If the program is not printing out all the statistics you would like to see, feel free to modify it to produce better output. You may find additional statistics-reporting code can help explain some of the behavior you observe.

Report

You are to prepare a report describing the results of your experiments. Again, approach this report as you would approach a physics laboratory experiment report. You should carefully describe what experiments you did and what the results showed you about the different scheduling policies. We want to see a correlation between the experiments you run and the conclusions you draw. You must supply quantitative data to support your conclusions. The report should be not more than three typewritten pages, excluding tables, graphs, etc.

Grading

You grade will be determined as follows: You must work in two-person groups for this project.

Handing In

You should submit a copy of your code (.java files only). Follow guidelines for electronic submission.  Create a separate sub-directory for each version of your program, and include in each directory all .java files needed to build the program (even the parts you were given and you didn't change). Do not include .class files. Be sure each file contains the names of both partners.

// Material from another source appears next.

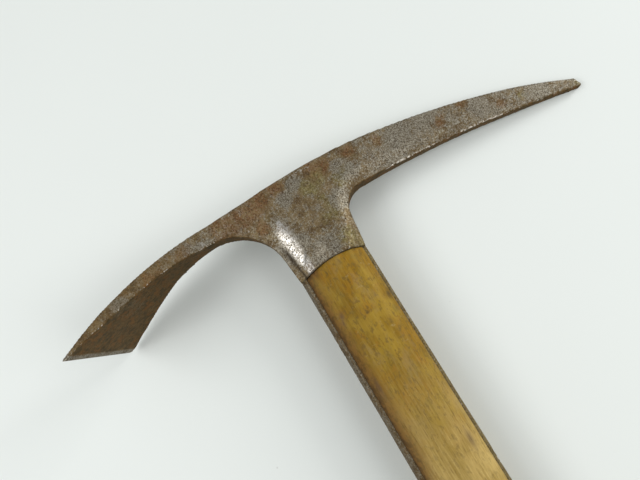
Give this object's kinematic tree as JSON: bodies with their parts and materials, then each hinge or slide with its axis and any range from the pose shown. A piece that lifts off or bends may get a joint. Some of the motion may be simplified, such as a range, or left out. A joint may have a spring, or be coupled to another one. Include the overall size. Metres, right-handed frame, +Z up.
{
  "type": "ice axe",
  "caption": "Traditional mountaineering axe: one-piece forged steel head with a curved pick and a flared adze, riveted by two straps to a wooden shaft that ends in a ferrule and spike",
  "frame": {"origin": "centre of the footprint on the ground, with the axe lying on its side", "axes": "+X towards the pick, +Y along the shaft from the spike to the head, +Z up"},
  "size_m": [0.2754, 0.8519, 0.0666],
  "materials": {
    "forged_steel": "forged steel with a fine pitted rust patina and worn bright edges",
    "shaft_wood": "old varnished ash, honey coloured, worn and dented",
    "rivet_steel": "filed flush, lightly rusted",
    "ferrule_steel": "drawn steel tube with a rust patina"
  },
  "bodies": {
    "root": {"head": "forged_steel", "shaft": "shaft_wood", "upper_strap_rivet": "rivet_steel", "middle_strap_rivet": "rivet_steel", "lower_strap_rivet": "rivet_steel", "ferrule": "ferrule_steel", "spike": "forged_steel", "ferrule_pin": "rivet_steel"}
  },
  "joints": []
}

Also, submit a printed copy of your report. As stated above, the report should be at most three pages, not including graphs and tables. Don't forget to put the names of both partners on the printed report, and indicate which one of you submitted the electronic copy. 

Footnotes

1If the job is already in queue 7, its priority is unchanged and it returns to the tail of queue 7.

2There is no level -1, so if a job finishes a burst at priority 0, it stays at priority 0.